Frederica, por un azar, ha llegado a ser presentadora de un programa «culto» de la BBC que adquirirá pronto una notable audiencia, hasta el punto de ser reconocida por la calle. Es decir, alcanza la cumbre, lo cual por primera vez no tiene que ir necesariamente unido a un «éxito», tal y como se entendía en otras épocas, de género íntimo y perteneciente únicamente a la esfera de las emociones y de lo privado.

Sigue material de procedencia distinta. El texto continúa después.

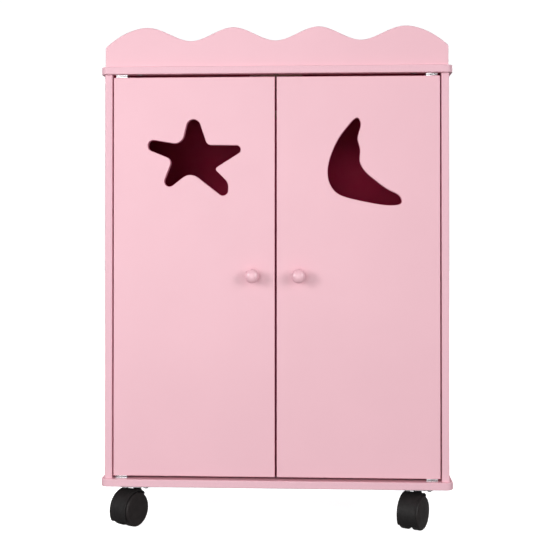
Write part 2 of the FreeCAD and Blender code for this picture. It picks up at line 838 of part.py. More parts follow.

Como se dirá en la novela, Frederica «formaba parte de un nuevo mundo de mujeres libres, mujeres que tenían ingresos, un trabajo que habían escogido, una vida intelectual y todo el sexo que deseaban». ¿Cuál era el sueño, pues, se preguntarán muchos, que perseguían todos ellos y que compensaba tanta renuncia y mutilación en lo personal? Quizá lo que los movía, tanto a unos como a otras, y que tan brillantemente, y con tantas y tan ricas contradicciones, pone continuamente de manifiesto Byatt, era la ambición de la época de compaginar y absorber todo a la vez, en uno solo: «cuerpo y mente», ciencia y literatura, lenguaje y realidad, trabajo y afectos, vida en libertad y sexo. El sueño humano y eterno de no verse «divididos», de estar interconectados y formar parte de un todo, de hallar una unidad, de vivir por fin la felicidad perdida desde la maldición de Babel.